Factory Sector Growth Meets Services Contraction

China's official manufacturing Purchasing Managers' Index (PMI) reached 50.3 in April, beating the forecast of 50.1 and staying in expansion territory. The reading was a slight dip from March's 50.4 but still points to ongoing factory activity. Strong overseas demand for Chinese goods fueled this expansion, boosting new orders and industrial output. Notably, the AI hardware sector continues to be a significant contributor to China's export growth, with AI-related products making up nearly 22% of total exports in Q1 2026.

Conversely, the non-manufacturing sector, which includes services and construction, contracted more than expected, falling to 49.4 from 50.1 in March. This downturn is blamed on weak domestic demand, made worse by rising fuel prices and economic uncertainty that dampens consumer spending. The overall composite PMI, combining manufacturing and services, fell to 50.1 in April from 50.5 in March.

Global Conflicts Drive Up Costs

This economic split comes as global costs escalate, partly due to the Iran conflict. The conflict has tightened supply chains and driven up commodity prices, especially for energy and fertilizers. Brent crude has surged above $100 per barrel, and natural gas prices have also seen significant increases, directly impacting input costs for manufacturers. While China's strategic oil reserves and renewable energy investments provide some buffer, the impact is noticeable, particularly in energy-intensive industrial areas. Guangdong province, for example, has seen electricity prices nearly double due to natural gas supply constraints from the Middle East, with LNG deliveries to the region falling significantly.

International Comparisons and Trade Dynamics

China's manufacturing PMI of 50.3 lags behind major economic rivals. In April, the US manufacturing PMI rose to a near four-year high of 54.0, while the Eurozone PMI reached 52.2, its strongest in 47 months. The UK also saw a strong rebound, with its manufacturing PMI jumping to 53.6, the highest since May 2022. These figures point to a stronger manufacturing recovery in Western economies, though they also face rising input costs and supply delays.

Despite global economic turbulence, China's foreign trade started 2026 strongly. Q1 trade volume hit a record 11.84 trillion yuan, up 15% year-on-year. Exports increased 11.9%, aided by AI demand, while imports jumped 19.6%. Economists expect imports to outpace exports for the first time in five years in 2026, largely due to booming AI chip demand. This highlights China's growing reliance on imported components for its high-tech manufacturing. This trend is amplified by substantial investments in clean energy sectors, projected to significantly boost GDP growth.

Underlying Risks and Global Pressures

The headline manufacturing PMI for China presents a deceptively stable image. Beneath this, a significant contraction in the non-manufacturing sector indicates weakening domestic demand, a vital component for sustained economic growth. Sharp increases in input costs, especially for energy in industrial hubs like Guangdong, risk squeezing profit margins across many industries and could undo recent gains in factory-gate prices.

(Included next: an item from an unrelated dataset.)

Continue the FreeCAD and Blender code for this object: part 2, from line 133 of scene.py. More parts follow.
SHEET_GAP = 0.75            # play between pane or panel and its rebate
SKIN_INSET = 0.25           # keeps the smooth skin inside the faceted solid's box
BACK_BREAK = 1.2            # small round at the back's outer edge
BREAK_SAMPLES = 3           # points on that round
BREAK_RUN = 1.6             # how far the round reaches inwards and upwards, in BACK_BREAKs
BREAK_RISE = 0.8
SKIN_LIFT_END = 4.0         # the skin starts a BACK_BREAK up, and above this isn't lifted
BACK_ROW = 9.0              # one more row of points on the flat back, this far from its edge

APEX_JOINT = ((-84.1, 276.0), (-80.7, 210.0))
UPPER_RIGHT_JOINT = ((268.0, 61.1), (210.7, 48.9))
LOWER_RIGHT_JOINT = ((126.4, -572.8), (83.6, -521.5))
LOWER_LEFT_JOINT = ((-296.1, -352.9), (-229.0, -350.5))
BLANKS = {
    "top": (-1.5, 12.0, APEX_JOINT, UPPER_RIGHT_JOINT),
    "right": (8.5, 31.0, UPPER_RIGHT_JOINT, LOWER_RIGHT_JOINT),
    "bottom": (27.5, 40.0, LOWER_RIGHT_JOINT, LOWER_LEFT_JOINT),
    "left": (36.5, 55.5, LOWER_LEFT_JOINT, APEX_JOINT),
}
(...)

The geopolitical impact of the Iran war continues to disrupt supply chains and create commodity price volatility, fostering an inflationary environment described by ANZ analysts as 'not friendly to the economy.' Moreover, the upcoming visit of President Donald Trump to Beijing on May 14 introduces significant uncertainty regarding future trade tariffs and bilateral relations. Past US-China trade tensions have resulted in retaliatory measures like sanctions and investment curbs, which could further reduce business confidence and disrupt trade.

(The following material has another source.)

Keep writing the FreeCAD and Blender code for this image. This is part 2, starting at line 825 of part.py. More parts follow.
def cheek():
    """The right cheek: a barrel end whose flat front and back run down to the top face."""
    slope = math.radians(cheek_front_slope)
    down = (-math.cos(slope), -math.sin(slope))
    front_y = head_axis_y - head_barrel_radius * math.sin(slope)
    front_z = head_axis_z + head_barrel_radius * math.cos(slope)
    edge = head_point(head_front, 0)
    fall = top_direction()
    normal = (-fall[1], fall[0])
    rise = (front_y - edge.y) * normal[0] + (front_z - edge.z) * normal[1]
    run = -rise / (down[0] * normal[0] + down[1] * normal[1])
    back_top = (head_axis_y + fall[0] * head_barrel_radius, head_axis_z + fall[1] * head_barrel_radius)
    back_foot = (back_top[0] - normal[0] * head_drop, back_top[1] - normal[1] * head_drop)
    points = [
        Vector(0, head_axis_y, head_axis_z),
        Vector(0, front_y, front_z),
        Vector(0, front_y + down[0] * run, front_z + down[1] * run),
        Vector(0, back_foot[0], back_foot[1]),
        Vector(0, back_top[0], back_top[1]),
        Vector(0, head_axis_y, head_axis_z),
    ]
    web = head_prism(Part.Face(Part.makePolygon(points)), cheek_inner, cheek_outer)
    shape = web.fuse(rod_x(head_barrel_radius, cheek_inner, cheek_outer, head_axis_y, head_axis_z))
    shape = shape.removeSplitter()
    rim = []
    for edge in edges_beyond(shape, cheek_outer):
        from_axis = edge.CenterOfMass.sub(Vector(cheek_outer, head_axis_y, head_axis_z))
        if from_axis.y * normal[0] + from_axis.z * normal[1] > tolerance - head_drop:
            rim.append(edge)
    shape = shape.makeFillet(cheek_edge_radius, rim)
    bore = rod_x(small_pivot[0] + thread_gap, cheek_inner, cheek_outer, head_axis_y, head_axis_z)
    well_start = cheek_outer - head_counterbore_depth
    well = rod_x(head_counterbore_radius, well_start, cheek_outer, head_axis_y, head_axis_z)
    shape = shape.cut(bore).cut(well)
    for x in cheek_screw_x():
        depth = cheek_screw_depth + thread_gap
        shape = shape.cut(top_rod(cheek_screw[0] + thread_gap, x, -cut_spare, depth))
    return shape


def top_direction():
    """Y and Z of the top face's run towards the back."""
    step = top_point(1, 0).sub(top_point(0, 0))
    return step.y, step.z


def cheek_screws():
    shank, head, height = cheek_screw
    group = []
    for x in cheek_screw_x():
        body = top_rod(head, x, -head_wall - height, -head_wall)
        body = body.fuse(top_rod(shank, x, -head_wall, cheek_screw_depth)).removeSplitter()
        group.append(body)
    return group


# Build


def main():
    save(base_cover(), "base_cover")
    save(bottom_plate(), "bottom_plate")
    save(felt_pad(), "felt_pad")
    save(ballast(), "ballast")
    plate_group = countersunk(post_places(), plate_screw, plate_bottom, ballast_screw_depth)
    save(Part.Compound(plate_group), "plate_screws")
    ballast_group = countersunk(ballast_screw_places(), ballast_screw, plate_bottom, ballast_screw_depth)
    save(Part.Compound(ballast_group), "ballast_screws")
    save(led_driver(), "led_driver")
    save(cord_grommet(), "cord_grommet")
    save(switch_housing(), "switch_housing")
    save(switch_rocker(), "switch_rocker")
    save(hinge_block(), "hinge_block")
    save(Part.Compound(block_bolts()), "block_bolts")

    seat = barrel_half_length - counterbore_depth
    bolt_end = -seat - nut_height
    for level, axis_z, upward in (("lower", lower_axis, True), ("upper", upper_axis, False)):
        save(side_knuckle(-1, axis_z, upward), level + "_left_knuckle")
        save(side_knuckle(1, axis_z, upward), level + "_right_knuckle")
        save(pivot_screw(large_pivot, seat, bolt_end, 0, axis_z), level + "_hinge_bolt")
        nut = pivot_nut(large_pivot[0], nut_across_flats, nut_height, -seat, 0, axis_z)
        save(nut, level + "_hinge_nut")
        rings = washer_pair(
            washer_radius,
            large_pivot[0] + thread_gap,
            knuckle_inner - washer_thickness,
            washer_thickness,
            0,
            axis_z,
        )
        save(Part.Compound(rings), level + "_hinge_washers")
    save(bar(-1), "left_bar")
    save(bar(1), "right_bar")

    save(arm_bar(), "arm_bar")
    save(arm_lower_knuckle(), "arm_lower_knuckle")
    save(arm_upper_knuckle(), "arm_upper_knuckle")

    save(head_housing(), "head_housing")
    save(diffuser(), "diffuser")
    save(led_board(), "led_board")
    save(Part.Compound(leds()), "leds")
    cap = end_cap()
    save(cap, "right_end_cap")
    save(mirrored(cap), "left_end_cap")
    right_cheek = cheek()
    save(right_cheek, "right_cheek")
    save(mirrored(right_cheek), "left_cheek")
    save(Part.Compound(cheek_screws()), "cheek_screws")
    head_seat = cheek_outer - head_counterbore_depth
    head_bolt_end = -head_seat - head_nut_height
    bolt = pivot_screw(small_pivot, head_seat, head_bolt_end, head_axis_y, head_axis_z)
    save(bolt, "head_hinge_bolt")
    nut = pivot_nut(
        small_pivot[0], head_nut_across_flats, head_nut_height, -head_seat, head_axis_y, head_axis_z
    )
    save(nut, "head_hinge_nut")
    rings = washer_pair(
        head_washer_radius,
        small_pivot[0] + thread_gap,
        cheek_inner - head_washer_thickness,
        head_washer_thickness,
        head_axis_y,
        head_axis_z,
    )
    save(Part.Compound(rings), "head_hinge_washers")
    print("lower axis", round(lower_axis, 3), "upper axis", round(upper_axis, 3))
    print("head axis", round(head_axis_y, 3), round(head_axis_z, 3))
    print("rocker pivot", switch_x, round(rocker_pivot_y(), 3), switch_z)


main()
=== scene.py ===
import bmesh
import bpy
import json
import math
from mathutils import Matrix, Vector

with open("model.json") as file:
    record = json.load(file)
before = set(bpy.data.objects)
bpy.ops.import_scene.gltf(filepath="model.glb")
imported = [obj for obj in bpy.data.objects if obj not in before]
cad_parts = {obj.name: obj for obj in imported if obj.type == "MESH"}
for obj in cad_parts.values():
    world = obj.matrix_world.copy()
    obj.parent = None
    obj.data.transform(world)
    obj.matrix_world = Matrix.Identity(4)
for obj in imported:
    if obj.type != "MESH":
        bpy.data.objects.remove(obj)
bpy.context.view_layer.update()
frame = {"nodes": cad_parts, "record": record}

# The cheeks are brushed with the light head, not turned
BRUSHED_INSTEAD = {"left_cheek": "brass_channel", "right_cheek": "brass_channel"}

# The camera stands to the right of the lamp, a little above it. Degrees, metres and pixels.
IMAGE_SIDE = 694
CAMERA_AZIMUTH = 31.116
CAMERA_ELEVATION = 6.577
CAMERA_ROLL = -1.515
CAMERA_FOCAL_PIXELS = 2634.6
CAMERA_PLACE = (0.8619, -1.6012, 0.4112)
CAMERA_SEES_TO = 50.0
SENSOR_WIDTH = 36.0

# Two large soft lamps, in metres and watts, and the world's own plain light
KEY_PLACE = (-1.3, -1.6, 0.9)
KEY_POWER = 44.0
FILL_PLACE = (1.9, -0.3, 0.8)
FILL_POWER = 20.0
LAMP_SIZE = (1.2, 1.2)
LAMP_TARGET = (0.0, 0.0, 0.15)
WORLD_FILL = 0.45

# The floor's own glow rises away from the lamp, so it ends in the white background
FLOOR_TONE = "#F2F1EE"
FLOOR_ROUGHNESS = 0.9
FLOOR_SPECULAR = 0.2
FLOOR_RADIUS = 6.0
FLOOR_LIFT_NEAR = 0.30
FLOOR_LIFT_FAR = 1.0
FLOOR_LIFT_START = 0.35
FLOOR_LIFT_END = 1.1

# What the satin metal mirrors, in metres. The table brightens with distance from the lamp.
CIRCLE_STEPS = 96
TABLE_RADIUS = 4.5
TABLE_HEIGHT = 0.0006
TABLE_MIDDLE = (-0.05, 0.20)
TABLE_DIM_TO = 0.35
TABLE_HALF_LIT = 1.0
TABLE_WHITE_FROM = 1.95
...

Unlike competitors in the US and Europe, whose manufacturing sectors show stronger domestic growth, China's reliance on export demand, particularly in AI, leaves it vulnerable to a global slowdown driven by prolonged geopolitical instability or renewed trade disputes.

The Future Outlook

Officials have noted a strong start to 2026 but also highlighted ongoing challenges. They are pledging to enhance energy security and pursue technological self-sufficiency. The strength of China's export sector, supported by AI demand and a push for clean energy, will be vital to counter the weakness in domestic consumption and services. However, persistent increases in input costs and unpredictable geopolitical events, such as the US-China trade summit, pose significant challenges that could hinder broader economic recovery this year. Analysts forecast that manufacturing activity may continue to expand, but at a slower pace.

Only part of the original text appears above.